### Short exercise
Scan the data below and pick out the lines containing the word "Blender".

### Available records
## Begin

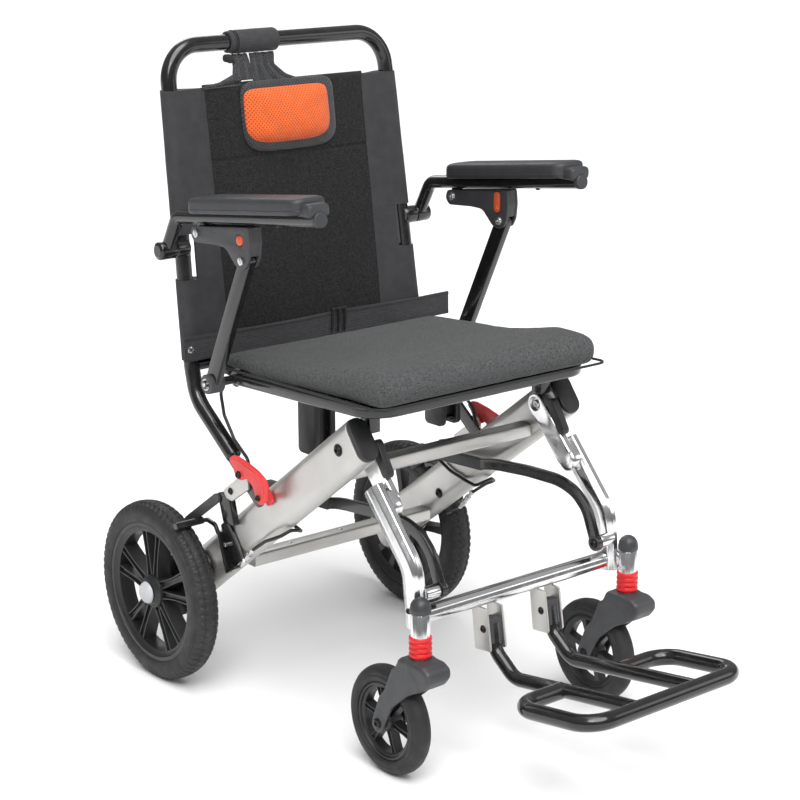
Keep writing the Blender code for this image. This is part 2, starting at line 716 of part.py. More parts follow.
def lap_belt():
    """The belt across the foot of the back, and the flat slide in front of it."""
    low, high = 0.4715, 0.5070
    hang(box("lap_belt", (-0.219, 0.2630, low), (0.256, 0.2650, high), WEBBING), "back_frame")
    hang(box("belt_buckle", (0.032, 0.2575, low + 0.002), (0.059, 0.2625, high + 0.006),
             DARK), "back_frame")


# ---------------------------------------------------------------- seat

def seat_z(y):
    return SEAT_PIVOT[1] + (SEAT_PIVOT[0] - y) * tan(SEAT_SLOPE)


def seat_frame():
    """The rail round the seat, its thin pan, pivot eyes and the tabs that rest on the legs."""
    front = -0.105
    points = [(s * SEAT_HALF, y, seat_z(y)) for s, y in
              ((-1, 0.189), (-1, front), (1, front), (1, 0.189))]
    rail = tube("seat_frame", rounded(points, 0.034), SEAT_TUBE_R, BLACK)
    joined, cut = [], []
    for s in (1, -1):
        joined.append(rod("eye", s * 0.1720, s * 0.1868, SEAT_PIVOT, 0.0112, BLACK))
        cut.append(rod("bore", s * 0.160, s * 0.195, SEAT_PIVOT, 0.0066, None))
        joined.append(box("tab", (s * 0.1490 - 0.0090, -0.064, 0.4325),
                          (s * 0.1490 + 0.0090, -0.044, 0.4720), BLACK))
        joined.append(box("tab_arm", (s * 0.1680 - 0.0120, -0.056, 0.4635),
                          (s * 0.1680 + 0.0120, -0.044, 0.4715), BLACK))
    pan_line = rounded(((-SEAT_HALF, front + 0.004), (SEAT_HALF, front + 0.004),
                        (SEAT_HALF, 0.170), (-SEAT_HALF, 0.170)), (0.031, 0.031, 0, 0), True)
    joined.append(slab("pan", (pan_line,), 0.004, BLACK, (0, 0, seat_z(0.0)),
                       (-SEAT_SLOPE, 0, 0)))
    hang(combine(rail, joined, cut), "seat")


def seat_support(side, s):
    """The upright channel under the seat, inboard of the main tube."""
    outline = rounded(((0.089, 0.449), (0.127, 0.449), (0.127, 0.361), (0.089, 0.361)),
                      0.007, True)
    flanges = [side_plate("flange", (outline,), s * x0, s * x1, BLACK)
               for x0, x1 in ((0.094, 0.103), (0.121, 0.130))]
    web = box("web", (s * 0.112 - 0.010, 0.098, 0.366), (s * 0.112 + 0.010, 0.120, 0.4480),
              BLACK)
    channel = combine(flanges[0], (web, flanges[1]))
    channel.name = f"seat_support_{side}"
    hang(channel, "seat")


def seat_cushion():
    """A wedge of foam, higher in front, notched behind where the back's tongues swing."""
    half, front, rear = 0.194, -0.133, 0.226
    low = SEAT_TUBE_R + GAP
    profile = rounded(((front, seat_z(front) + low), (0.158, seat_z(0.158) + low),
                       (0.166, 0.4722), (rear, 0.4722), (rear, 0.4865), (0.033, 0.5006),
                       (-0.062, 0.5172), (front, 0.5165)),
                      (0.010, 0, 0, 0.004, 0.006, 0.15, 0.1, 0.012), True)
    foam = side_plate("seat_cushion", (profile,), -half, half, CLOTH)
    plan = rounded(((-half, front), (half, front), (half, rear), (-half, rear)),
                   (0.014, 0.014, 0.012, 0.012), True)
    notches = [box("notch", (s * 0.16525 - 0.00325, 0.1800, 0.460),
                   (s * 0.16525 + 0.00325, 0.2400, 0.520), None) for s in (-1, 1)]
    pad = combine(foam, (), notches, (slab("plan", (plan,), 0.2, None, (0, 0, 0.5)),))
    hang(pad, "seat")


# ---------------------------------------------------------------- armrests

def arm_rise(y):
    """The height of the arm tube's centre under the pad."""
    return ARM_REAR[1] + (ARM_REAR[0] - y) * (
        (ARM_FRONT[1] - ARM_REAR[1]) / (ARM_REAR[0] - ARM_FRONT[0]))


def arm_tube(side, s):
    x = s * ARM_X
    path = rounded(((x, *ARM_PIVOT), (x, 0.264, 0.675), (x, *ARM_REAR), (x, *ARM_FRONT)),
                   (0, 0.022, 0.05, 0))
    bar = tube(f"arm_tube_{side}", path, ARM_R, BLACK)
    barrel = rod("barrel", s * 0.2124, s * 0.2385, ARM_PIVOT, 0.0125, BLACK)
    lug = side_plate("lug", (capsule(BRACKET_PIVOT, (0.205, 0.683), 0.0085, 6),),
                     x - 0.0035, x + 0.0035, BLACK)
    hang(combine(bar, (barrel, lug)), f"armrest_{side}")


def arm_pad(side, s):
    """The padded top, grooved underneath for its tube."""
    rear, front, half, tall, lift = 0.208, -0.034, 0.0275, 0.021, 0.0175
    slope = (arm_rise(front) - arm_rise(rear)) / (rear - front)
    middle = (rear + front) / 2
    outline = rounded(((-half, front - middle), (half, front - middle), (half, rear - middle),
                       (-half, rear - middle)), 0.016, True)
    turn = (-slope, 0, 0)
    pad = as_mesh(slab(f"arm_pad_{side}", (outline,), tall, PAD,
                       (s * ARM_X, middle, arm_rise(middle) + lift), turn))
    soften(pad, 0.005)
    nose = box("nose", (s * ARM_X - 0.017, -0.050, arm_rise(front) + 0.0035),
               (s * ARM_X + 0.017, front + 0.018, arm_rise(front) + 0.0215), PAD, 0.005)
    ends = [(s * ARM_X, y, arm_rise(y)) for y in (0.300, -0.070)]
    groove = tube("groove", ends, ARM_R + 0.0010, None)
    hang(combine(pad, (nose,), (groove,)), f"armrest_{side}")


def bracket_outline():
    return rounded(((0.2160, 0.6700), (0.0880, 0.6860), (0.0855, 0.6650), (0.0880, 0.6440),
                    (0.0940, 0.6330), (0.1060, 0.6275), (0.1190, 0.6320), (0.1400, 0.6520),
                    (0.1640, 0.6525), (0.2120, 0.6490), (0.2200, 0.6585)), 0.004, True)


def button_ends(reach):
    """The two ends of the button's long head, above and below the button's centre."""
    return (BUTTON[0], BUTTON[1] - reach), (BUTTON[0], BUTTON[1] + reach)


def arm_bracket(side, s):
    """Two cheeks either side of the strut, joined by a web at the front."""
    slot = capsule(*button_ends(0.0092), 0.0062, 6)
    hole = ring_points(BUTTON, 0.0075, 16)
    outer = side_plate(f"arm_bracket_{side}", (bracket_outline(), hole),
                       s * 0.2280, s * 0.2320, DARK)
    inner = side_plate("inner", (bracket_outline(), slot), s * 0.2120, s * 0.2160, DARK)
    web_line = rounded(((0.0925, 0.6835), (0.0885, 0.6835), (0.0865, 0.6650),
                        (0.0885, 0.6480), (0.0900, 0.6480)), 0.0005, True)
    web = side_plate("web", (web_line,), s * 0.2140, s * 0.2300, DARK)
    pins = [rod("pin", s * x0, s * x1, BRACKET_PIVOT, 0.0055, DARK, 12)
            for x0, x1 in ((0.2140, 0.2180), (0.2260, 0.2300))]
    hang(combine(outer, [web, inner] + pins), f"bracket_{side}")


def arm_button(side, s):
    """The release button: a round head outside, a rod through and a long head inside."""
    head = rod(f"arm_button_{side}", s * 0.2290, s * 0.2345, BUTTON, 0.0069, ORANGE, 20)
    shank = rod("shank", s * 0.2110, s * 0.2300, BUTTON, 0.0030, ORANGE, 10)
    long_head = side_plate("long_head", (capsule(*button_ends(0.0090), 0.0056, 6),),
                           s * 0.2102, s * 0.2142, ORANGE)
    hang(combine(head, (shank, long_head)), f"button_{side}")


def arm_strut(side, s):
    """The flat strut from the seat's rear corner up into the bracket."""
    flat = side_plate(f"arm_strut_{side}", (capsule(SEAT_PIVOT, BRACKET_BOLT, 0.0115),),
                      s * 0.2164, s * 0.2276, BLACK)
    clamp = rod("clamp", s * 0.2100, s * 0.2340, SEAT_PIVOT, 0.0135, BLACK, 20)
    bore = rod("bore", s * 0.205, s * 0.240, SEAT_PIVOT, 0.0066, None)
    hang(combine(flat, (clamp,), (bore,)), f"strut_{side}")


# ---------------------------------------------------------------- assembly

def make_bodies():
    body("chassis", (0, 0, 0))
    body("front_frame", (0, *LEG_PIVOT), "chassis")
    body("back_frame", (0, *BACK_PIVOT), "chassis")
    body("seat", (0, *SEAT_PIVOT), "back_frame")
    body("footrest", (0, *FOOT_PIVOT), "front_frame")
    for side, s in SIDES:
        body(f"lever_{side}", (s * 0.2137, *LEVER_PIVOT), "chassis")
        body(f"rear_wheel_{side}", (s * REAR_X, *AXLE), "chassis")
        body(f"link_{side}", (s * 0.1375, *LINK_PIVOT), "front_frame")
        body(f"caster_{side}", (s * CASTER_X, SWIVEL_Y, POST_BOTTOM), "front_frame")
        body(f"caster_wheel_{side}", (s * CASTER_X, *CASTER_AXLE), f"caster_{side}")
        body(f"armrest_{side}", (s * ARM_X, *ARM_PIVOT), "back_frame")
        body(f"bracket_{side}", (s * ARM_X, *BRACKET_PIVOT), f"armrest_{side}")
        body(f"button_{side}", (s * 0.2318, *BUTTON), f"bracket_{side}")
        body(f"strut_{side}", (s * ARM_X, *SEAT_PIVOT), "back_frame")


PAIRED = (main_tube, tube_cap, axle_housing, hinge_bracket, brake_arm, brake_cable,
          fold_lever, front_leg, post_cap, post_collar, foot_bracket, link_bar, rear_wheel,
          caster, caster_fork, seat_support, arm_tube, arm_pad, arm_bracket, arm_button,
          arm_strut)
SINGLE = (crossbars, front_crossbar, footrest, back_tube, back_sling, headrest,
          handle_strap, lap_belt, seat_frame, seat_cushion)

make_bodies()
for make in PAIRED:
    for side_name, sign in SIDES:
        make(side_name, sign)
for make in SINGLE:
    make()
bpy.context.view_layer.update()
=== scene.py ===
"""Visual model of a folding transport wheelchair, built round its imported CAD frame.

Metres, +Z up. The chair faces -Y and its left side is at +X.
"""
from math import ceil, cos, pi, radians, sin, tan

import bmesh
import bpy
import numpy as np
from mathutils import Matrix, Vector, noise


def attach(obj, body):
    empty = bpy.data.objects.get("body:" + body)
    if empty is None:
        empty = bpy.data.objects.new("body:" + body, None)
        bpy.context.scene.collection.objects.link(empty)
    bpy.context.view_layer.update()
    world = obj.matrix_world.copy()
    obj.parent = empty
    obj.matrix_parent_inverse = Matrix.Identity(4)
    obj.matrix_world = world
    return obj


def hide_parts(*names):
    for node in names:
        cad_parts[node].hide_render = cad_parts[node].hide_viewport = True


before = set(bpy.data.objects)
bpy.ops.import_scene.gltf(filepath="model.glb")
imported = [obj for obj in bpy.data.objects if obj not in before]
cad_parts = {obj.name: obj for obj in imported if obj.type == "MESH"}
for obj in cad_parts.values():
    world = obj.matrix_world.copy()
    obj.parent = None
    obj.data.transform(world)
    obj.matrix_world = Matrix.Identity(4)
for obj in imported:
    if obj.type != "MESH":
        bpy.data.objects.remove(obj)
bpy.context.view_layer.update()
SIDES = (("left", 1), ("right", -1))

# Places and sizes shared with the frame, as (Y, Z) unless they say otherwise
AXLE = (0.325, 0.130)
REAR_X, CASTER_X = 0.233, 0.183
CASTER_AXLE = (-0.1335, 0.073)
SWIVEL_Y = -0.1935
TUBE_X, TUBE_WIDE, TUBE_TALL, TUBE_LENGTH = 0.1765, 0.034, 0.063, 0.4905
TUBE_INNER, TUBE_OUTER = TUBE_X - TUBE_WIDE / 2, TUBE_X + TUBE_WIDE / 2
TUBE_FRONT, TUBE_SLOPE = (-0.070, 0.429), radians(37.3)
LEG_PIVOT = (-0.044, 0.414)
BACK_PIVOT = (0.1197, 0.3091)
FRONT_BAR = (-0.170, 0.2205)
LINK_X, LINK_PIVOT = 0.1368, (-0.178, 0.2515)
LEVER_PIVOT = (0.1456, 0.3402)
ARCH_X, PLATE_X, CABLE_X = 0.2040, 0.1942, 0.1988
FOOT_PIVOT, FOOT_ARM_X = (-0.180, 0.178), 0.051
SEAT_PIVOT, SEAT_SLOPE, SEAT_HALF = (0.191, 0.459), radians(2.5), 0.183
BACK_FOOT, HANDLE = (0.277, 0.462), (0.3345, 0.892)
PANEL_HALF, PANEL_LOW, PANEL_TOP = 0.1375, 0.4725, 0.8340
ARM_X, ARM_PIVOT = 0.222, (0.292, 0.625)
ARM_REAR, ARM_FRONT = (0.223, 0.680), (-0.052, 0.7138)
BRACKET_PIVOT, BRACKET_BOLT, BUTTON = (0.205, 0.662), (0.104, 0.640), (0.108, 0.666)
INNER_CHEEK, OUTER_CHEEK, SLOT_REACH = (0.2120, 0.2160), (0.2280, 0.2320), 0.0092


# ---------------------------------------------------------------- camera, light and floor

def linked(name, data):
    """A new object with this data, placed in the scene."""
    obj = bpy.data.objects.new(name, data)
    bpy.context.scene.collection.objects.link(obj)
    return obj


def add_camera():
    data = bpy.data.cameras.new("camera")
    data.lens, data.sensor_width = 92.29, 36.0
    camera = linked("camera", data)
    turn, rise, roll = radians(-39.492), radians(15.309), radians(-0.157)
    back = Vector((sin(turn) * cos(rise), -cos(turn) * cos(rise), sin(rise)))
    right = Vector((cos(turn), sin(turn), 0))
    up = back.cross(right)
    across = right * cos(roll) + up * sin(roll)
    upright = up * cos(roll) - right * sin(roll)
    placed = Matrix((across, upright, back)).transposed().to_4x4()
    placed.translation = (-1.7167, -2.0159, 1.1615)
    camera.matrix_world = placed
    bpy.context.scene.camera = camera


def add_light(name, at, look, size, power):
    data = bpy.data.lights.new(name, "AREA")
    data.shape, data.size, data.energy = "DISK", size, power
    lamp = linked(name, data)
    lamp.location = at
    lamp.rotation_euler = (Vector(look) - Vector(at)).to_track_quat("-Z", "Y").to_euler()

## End
## Begin

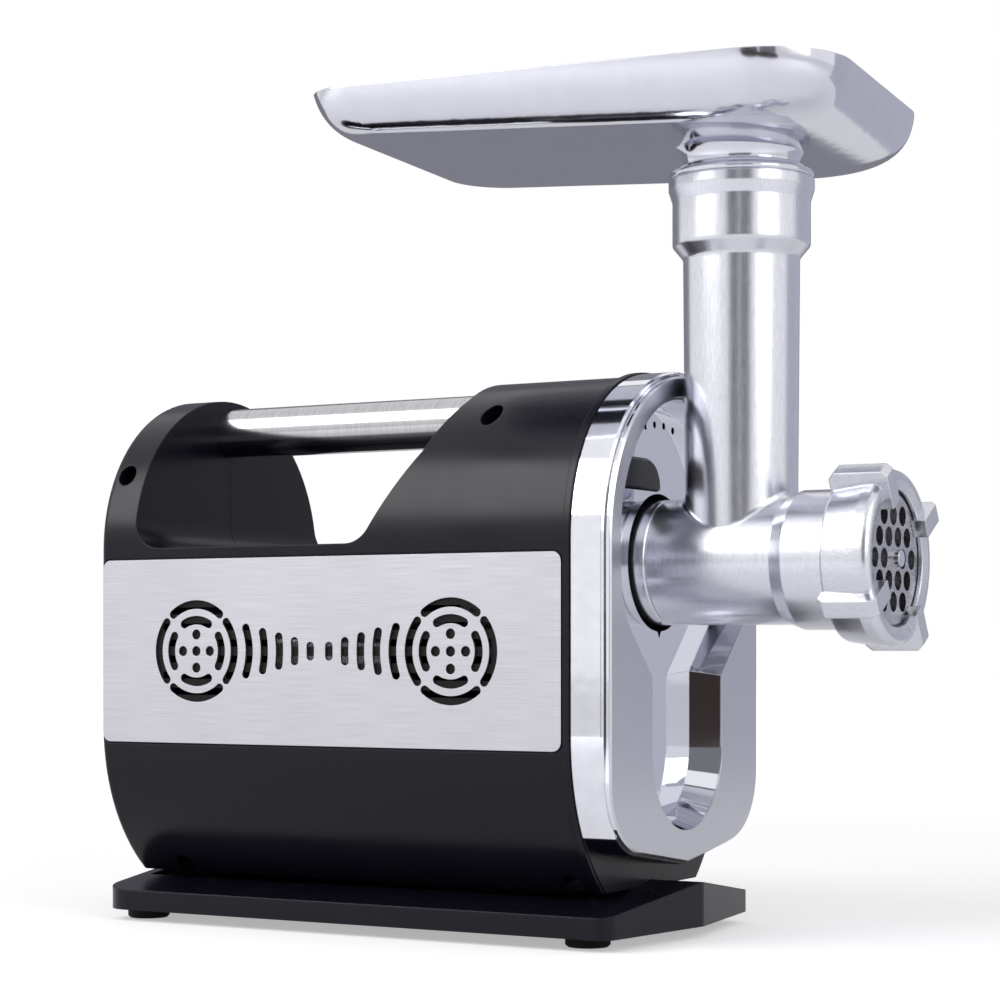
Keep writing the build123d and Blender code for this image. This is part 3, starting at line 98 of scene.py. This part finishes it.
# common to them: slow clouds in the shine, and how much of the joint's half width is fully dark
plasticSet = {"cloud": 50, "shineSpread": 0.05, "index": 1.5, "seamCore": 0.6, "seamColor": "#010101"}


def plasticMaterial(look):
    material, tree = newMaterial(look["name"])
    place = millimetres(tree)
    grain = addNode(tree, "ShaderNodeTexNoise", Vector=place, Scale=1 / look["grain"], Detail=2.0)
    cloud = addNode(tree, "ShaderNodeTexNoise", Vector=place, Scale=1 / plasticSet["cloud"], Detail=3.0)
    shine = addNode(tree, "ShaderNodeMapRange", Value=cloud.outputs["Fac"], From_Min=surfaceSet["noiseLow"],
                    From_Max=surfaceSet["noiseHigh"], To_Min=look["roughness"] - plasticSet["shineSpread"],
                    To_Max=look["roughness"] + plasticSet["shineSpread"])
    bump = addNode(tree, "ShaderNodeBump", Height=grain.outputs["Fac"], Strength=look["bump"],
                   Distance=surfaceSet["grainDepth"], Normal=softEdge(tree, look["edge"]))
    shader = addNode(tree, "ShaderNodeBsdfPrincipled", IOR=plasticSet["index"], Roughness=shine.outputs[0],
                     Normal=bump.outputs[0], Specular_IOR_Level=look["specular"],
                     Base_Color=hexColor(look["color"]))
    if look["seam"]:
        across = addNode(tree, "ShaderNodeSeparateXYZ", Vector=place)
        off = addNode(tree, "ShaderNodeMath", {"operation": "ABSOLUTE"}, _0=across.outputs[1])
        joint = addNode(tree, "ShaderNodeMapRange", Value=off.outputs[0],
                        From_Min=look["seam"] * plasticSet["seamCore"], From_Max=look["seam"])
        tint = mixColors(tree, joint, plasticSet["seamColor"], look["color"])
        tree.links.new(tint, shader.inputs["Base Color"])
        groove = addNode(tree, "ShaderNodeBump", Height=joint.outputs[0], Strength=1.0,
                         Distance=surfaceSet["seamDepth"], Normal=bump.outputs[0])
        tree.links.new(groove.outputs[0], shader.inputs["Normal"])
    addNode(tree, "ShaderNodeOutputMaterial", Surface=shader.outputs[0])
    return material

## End
## Begin

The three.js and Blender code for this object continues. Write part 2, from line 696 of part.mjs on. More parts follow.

## End

### Exercise response
Keep writing the Blender code for this image. This is part 2, starting at line 716 of part.py. More parts follow.
Keep writing the build123d and Blender code for this image. This is part 3, starting at line 98 of scene.py. This part finishes it.
The three.js and Blender code for this object continues. Write part 2, from line 696 of part.mjs on. More parts follow.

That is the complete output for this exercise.